4. A two-wheeled vehicle (138) comprising:
a cluster controller (103) located in an instrument cluster of the vehicle (138), said cluster controller (103) communicatively coupled to one or more functional components (140) through a network (134) for effecting to and fro transmission of data between the one or more functional components (140) and one or more client devices (142), and a central diagnosis server (144); wherein said cluster controller (103) includes:
a diagnostic module (116) configured to receive diagnostic trouble codes (128) and other diagnosis related data (124, 126) from the one or more functional components (140) of the two-wheeled vehicle (138) and diagnosing the received diagnostic trouble codes (128) and the other diagnosis related data (124, 126); a controller module (118) configured to determine at least one controller capable of troubleshooting the one or more diagnosed trouble codes (128), based at least on a corresponding set of one or more fixing codes received from a central diagnosis server (144); and a calibration module (120) configured to evalúate the at least one controller and determine whether there exists a need for calibration based at least on the result of the troubleshooting performed by the diagnostic module (116), said calibration module (120) capable of calibrating the at least one controller based on one or more parameters received from the central diagnosis server (144).

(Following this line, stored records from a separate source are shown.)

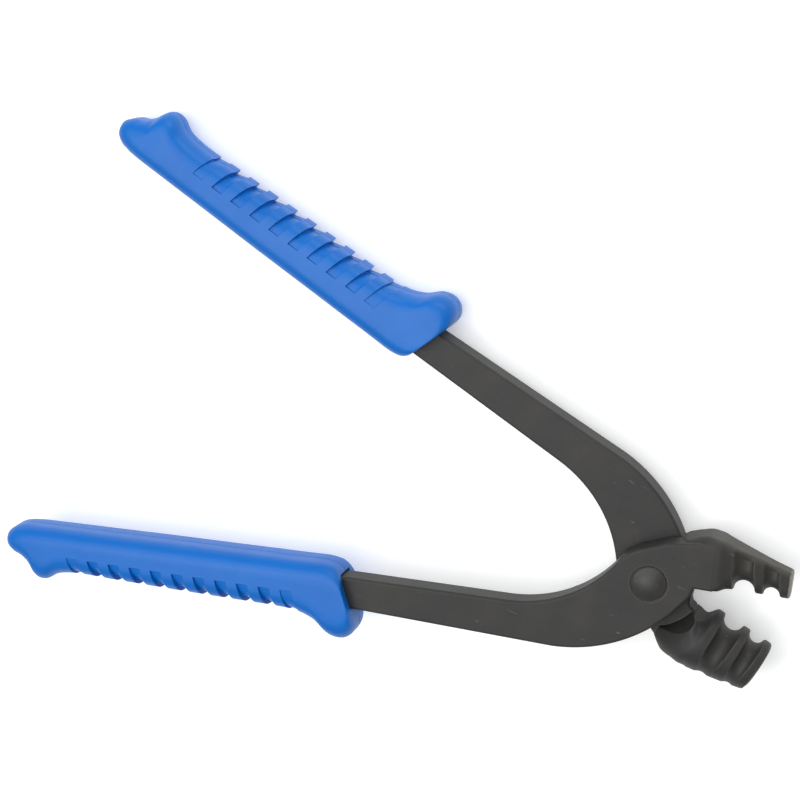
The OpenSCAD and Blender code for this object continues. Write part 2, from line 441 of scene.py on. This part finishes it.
# Each tube groove: its distance from the pivot, its radius, and how deep it still is at the jaw's back
FRONT_GROOVES = [(28.1, 3.3, 0.0), (36.3, 2.5, 0.0)]
REAR_GROOVES = [(28.1, 3.3, 0.3), (36.3, 2.5, 0.3)]
# The rounded lip of a groove: how far outside its edge, and how deep there
LIP = [(0.5, 0.0), (0.2, 0.05), (0.0, 0.3)]
RING_CLEAR = 0.1
GROOVE_STEPS = 14
JAW_RING_GAP = 0.5
JAW_CORNER_STEPS = 12
# Where a groove that stops short of the back fades out, as shares of the jaw's half width
FADE_FROM, FADE_RUN = 0.76, 0.22
# The front jaw's grooves lean over a little: how much, and where along the jaw that comes and goes
FRONT_LEAN = -0.085
LEAN_FROM, LEAN_TO, LEAN_EASE = 20, 41.6, 4


def on_handle(droop, along, out):
    """A point along the handle and outwards from it, in the arm's frame."""
    return (
        -along * math.cos(droop) + out * math.sin(droop),
        -along * math.sin(droop) - out * math.cos(droop),
    )


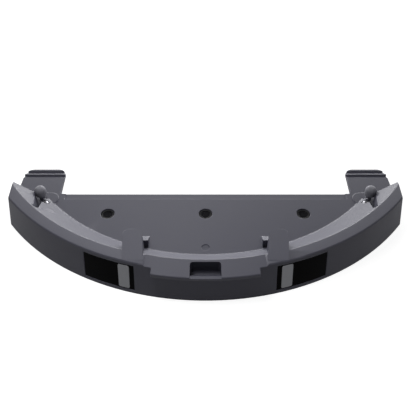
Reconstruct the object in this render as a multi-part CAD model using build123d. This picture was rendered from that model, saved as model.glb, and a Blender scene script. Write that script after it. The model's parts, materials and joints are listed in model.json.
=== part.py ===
from build123d import *
import math
import os

# Mop pad holder for a round robot vacuum, in millimetres. While it is built, the arc of its rim is
# centred on the origin, the rim faces -Y, the tabs point to +Y, and the wall's foot is at z = 0.
# The saved pieces are moved along Y, so that the origin lies under the middle of the whole part.

# rim section, as radii and heights
wall_foot_radius = 175.0
wall_lean = 4.9
rim_height = 23.5
band_width = 7.6
crest_drop = 0.4
slope_run = 17.7
wall = 2.4
roof_wall = 2.8
edge_bevel = 0.6
crest_bevel = 0.5
foot_bevel = 0.7

# floor and plan
floor_bottom = 3.0
floor_wall = 2.3
side_foot = 132.6
side_lean = 4.95
side_splay_angle = 6.3
rim_rear = -94.8
strip_width = 5.4
strip_drop = 0.6

# tabs, with two shallow cross grooves near their ends
tab_width = 30.4
tab_overhang = 1.1
tab_outer_splay = 0.9
tab_inner_splay = 1.4
tab_length = 26.4
tab_overlap = 7.6
tab_inset = 4.0
tab_corner = 6.0
tab_root_round = 1.6
tab_side_round = 1.0
tab_grooves_from_end = (9.7, 5.3)
tab_groove_depth = 1.0
tab_groove_slope = 2.1
tab_groove_length = 3.1

# grip ledge and its lip
ledge_half = 35.8
ledge_drop = 1.2
ledge_step = 1.1
ledge_reach = 11.5
lip_half = 30.9
lip_overhang = 4.9
lip_thickness = 2.4
lip_gusset = 3.3
lip_bevel = 0.5

# raised pads on both sides of the ledge
pad_overlap = 0.2
pad_width = 11.8
pad_splay = 3.0
pad_setback = 0.5
pad_length = 23.7
pad_corner = 3.6
least_corner = 0.6

# finger pocket behind the lip, with a sill at its front
pocket_half = 8.9
pocket_setback = 0.9
pocket_depth = 9.9
pocket_wall = 2.0
pocket_corner = 1.8
pocket_back_round = 2.6
pocket_knee_round = 2.0
pocket_toe = 5.5
pocket_knee = 3.7
sill_depth = 2.1
sill_drop = 0.7
sill_edge = 0.3

# snap wedges and the slots in front of them
snap_from_pad = 0.6
snap_width = 6.0
snap_setback = 7.5
snap_length = 7.8
snap_height = 4.8
snap_flat = 0.7
snap_root = 1.8
slot_margin = 0.3
slot_width = 4.3
slot_length = 1.7

# water outlets with their seals and filters
outlet_x = 66.7
outlet_y = -109.1
outlet_radius = 4.6
fit = 0.1
seal_width = 1.2
seal_drop = 0.6
filter_drop = 0.6
filter_hole = 0.6
filter_pitch = 1.75
drain_radius = 2.6

# round mark on the floor
mark_y = -138.8
mark_radius = 2.5
mark_depth = 0.45

# rubber pegs on low oval seats
peg_from_side = 18.4
peg_y = -94.9
peg_head = 3.8
peg_top = 16.2
peg_head_height = 6.4
peg_shank = 2.1
peg_dome = 2.4
peg_dome_steps = 2
peg_bottom = 3.2
peg_room = 0.3
seat_half = 4.5
seat_radius = 6.4
seat_rise = 0.4
seat_bevel = 0.36

# guide slots cut into the rim's ends, as corners counted from the peg's centre
guide_slot = ((5.3, 4.9), (-0.2, 4.9), (-7.0, -25.0), (-4.1, -24.0))
guide_round = 0.8
guide_wall = 1.8

# end screws, placed from the peg's centre
screw_from_peg = (-4.0, -7.7)
screw_seat = 7.6
screw_pocket = 3.1
boss_wall = 1.3
screw_head = 2.5
screw_head_height = 2.1
screw_shank = 1.45
screw_tip = 1.2
screw_turn_angle = 30.0
cross_length = 3.0
cross_width = 0.75
cross_depth = 0.9

# contact windows in the wall, as angles from the centre line in degrees
window_near_angle = 13.9
window_far_angle = 24.8
window_bottom = 2.4
window_top_margin = 2.6
window_gap = 0.15
window_inset = 0.35
window_flange = 1.2
flange_reach_angle = 0.7

# metal contact bars in the windows
bar_angle_from_edge = 2.15
bar_width = 6.9
bar_margin = 0.8
bar_corner = 0.7
bar_inset = 0.05
bar_thickness = 0.9
bar_leg_width = 2.4
bar_leg_height = 1.2
bar_leg_length = 3.45
bar_leg_overlap = 0.2
bar_leg_spacing = 8.8

# base plate and its gripping strips
base_bottom = 1.0
base_gap = 0.3
grip_bottom = 0.2
grip_width = 24.0
grip_corner = 4.0
centre_grip_length = 82.0
centre_grip_from_foot = 34.0
side_grip_length = 46.0
side_grip_from_side = 49.6
side_grip_from_foot = 20.7629
side_grip_lag_angle = 12.5559

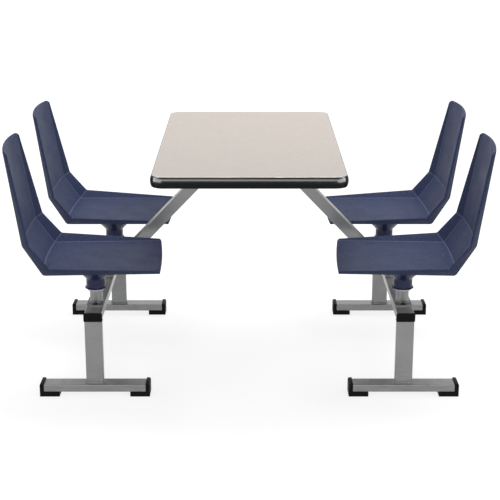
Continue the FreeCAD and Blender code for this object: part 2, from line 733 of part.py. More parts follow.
def make_seat_shell(name, x, y, turn):
    """Moulded shell: pan, lumbar and back facets between two side wings."""
    shell = new_body(f"seat_shell_{name}", x=x, y=y, z="seat_mount", turn=turn)
    sections = [
        tray_section(shell, "shoulder", "shoulder_x", "shoulder_z", "back_angle", "shoulder", "shell_thick"),
        tray_section(shell, "waist", "waist_x", "waist_z", "waist_tilt", "waist",
                     "shell_thick / cos((back_angle - lumbar_angle) / 2)"),
        tray_section(shell, "hip", "hip_x", "pan_rise", "hip_tilt", "hip", "shell_thick / cos(hip_tilt)"),
        tray_section(shell, "front", "front_x", "pan_rise", "0", "front", "shell_thick"),
    ]
    tray = shell.newObject("PartDesign::AdditiveLoft", f"{shell.Name}_tray")
    tray.Profile = sections[0]
    tray.Sections = sections[1:]
    tray.Ruled = True
    trim_end(shell, "top_trim", "YZ_Plane", 0,
             "(shoulder_rim + (top_crown + trim_stock) * tan(top_slope) + trim_gap)",
             "(shoulder_z - top_crown - trim_stock)", "top_slope", "top_crown", "top_round")
    trim_end(shell, "front_trim", "XY_Plane", -90,
             "(front_rim + (front_crown + trim_stock) * tan(front_slope) + trim_gap)",
             "(front_x - front_crown - trim_stock)", "front_slope", "front_crown", "front_round")
    boss_places = [(f"{a}seat_bolt_offset", f"{b}seat_bolt_offset") for a in ("-", "") for b in ("-", "")]
    bosses = new_sketch(shell, "XY_Plane", "bosses")
    inserts = new_sketch(shell, "XY_Plane", "inserts")
    for place in boss_places:
        circle(bosses, "boss_radius", *place)
        circle(inserts, "seat_bolt_radius", *place)
    pad(shell, bosses, "pan_rise - (hip_dish + front_dish) / 2 - shell_thick / 2")
    pocket(shell, inserts, "insert_depth", reverse=True)


# %% Build, check and write --------------------------------------------------
make_tabletop()
drill_tabletop(make_carriage())
make_arms()
make_seat_beams()
for row, y_sign in (("front", "-"), ("rear", "")):
    for side, x_sign in (("left", "-"), ("right", "")):
        make_foot(row, side, x_sign, y_sign)
make_fixed_hardware()
for hub, (hub_x, hub_y, side_turn, seat_turn) in HUBS.items():
    make_stem(hub, hub_x, hub_y, side_turn)
    make_swivel(hub, hub_x, hub_y, seat_turn)
    make_seat_shell(hub, hub_x, hub_y, seat_turn)
document.recompute()

for item in document.Objects:
    if "Invalid" in item.State or "Error" in item.State:
        raise RuntimeError(f"{item.Name} failed: {item.State}")
    if item.TypeId == "PartDesign::Pocket" and item.Shape.Volume >= item.BaseFeature.Shape.Volume:
        raise RuntimeError(f"{item.Name} cuts nothing")

bodies = [item for item in document.Objects if item.TypeId == "PartDesign::Body"]
for body in bodies:
    if body.Shape.isNull() or not body.Shape.isValid():
        raise RuntimeError(f"{body.Label} has no valid shape")

os.makedirs("parts", exist_ok=True)
for body in bodies:
    body.Shape.exportStep(f"parts/{body.Label}.step")
print(f"{len(bodies)} parts written")
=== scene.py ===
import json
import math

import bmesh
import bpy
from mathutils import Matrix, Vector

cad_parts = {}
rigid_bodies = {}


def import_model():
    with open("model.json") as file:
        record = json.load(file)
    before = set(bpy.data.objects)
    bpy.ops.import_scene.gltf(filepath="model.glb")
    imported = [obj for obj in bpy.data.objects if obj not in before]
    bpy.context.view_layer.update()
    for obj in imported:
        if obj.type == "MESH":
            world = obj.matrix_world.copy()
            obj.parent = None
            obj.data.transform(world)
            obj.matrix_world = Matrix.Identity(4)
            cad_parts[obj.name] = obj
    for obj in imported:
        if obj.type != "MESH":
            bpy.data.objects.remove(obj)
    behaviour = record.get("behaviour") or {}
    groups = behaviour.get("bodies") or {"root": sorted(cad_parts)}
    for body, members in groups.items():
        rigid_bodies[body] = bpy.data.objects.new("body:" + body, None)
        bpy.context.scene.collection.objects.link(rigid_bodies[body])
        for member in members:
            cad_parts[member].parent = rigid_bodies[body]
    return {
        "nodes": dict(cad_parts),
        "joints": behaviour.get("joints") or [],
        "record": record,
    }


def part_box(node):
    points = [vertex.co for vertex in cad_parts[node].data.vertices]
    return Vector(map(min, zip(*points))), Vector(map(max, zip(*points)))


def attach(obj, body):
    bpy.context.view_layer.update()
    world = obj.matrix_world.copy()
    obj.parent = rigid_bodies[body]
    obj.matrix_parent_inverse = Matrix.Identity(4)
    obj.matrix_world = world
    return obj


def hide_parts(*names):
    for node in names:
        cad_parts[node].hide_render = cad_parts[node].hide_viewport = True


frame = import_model()

# %% [markdown]
# # Four-seat cluster table
# A laminate table top stands on two leaning arms, and four moulded seats turn on stems.
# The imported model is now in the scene: every node is a finished solid at its true size and place.
# Blender adds what a solid does not have: soft creases, rounded rims, weld beads and surface finishes.
# The first cell loads the modules and clears what a new Blender file may contain.

for item in list(bpy.data.objects):
    if item.name in ("Cube", "Light", "Camera"):
        bpy.data.objects.remove(item)


def rounded(point):
    """A point with short numbers, for printing."""
    return tuple(round(value, 4) for value in point)


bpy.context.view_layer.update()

# %% [markdown]
# The seats turn about four hubs. Their places are not typed again: each one is read from its joint.
# The seats on the left face +X, and the seats on the right are the same moulding turned half round.
# At rest a seat may stand off the middle of its swing, and the joint's two limits say how far.

# %% Hubs of the four seats
hubs = {}
for joint in frame["joints"]:
    corner = joint["child"].replace("seat_", "")
    x, y, _ = joint["pos_m"]
    rest_turn = math.radians(-sum(joint["range_deg"]) / 2)
    hubs[corner] = (Vector((x, y, 0)), rest_turn + (0.0 if x < 0 else math.pi))
hub_places = [place for place, _ in hubs.values()]
for corner, (place, turn) in hubs.items():
    print("hub", corner, rounded(place), round(math.degrees(turn), 1))

# %% [markdown]
# ## Camera
# The camera stands in front of the short end of the table and looks slightly down.
# A long lens keeps the four seats nearly the same size, as in a catalogue picture.

# %% Camera
CAMERA_PLACE = (0.0, -4.332, 1.6546)
CAMERA_PITCH = math.radians(16.461)
LENS = 91.96

bpy.ops.object.camera_add(location=CAMERA_PLACE, rotation=(math.pi / 2 - CAMERA_PITCH, 0, 0))
camera = bpy.context.object
camera.data.lens = LENS
camera.data.sensor_width = 36
camera.data.shift_x = 0.0014
camera.data.clip_end = 200
bpy.context.scene.camera = camera
bpy.context.scene.view_settings.view_transform = "Standard"
print("camera", camera.data.lens, "mm")

# %% [markdown]
# ## Studio
# Rectangular area lamps act as softboxes. The first hangs over the table and a little behind it, so
# rims and rounded edges catch a thin bright line. The second is wide and stands far in front, so it
# fills the faces that look at the camera evenly. Area lamps were chosen over points because their
# shadows are soft.

# %% Softboxes
def softbox(name, place, aim, wide, high, watts):
    """A rectangular area lamp at a place, turned towards a point."""
    bpy.ops.object.light_add(type="AREA", location=place)
    lamp = bpy.context.object
    lamp.name = name
    lamp.data.shape = "RECTANGLE"
    lamp.data.size = wide
    lamp.data.size_y = high
    lamp.data.energy = watts
    lamp.rotation_euler = (Vector(aim) - Vector(place)).to_track_quat("-Z", "Y").to_euler()
    return lamp


room_lamps = [softbox("overhead_box", (0.4, 1.0, 3.4), (0.1, 0.1, 0.5), 3.6, 2.4, 68),
              softbox("front_box", (0.4, -8.0, 2.4), (0.0, 0, 0.6), 7.0, 1.9, 120)]
print("softboxes", len(room_lamps))

# %% [markdown]
# The world, the floor and every finish are networks of nodes. A socket knows the network it is in, so
# the helpers need only sockets: wire joins two, ranged stretches a value to a new range, and combined
# does one sum on two values. new_finish starts a material and keeps it by name.

# %% Node helpers
finishes = {}


def wire(output, socket):
    """Join an output to an input."""
    output.id_data.links.new(output, socket)


def ranged(value, low, high, to_low=0.0, to_high=1.0):
    """Stretch the part of a value between low and high to a new range."""
    node = value.id_data.nodes.new("ShaderNodeMapRange")
    for name, number in (("From Min", low), ("From Max", high), ("To Min", to_low), ("To Max", to_high)):
        node.inputs[name].default_value = number
    wire(value, node.inputs["Value"])
    return node.outputs["Result"]


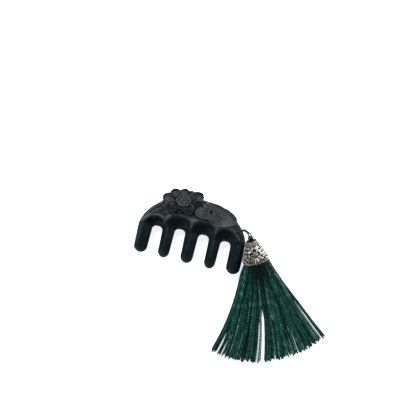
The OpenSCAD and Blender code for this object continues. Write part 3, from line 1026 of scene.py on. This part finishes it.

5. The two-wheeled vehicle (138) as claimed in claim 4, wherein the one or more client devices (142) includes at least one mobile device (142-1), said at least one mobile device (142-1) communicatively coupled to the cluster controller (103) and capable of dynamically rendering the transfer of data between the cluster controller (103) and the central diagnosis server (144).

6. The two-wheeled vehicle (138) as claimed in claim 5, wherein the at least one mobile device (142-1) includes one or more UDS routines enabling to and fro communication with the cluster controller (103).

7. The two-wheeled vehicle (138) as claimed in claim 4, wherein the cluster controller (103) comprises a display for dynamically indicating malfunction alerts of the one or more functional components (140) of the vehicle (138) to a rider.

8. A method (200) for diagnosing one or more functional components (140) of a two-wheeled vehicle (138), said method (200) comprising: receiving, by a diagnostic module (116) of a cluster controller (103), diagnostic trouble codes (128) and other diagnosis related data (124, 126) from the one or more functional components (140) of the two-wheeled vehicle (138); selecting, by a controller module (118) of the cluster controller (103), an appropriate controller capable of troubleshooting; determining, by the controller module (118), whether the selected controller is capable of diagnosing the received diagnostic trouble codes (128) and the other diagnosis related data (124, 126), if yes, cornmunicating to at least one mobile device (142-1) and troubleshooting based on available diagnostic tools, if no, communicating to central diagnosis server (144), and diagnosing based on inputs received from the central diagnosis server (144); and evaluating, by a calibration module (120) of the cluster controller (103), the controller to determine the need for calibration based on troubleshooting, and calibrating the at least one controller based on one or more parameters received from the central diagnosis server (144).

9. The method (200) as claimed in claim 8, wherein the method further comprises: identifying and transferring, by a data transmission module (122) of the cluster controller (103), the data to be flushed out to the central diagnosis server (144) from the cluster controller (103) and/or the at least one mobile device (142-1) for enabling global fixing of the one or more diagnostic trouble codes (128).

10. The method (200) as claimed in claim 8, wherein the method comprises establishing communication between the at least one mobile device (142-1) and the cluster controller (103), based at least on authentication by means of at least one unique ID code activated through a near fíeld connection (NFC) established between the at least one mobile device (142-1) and the cluster controller (103).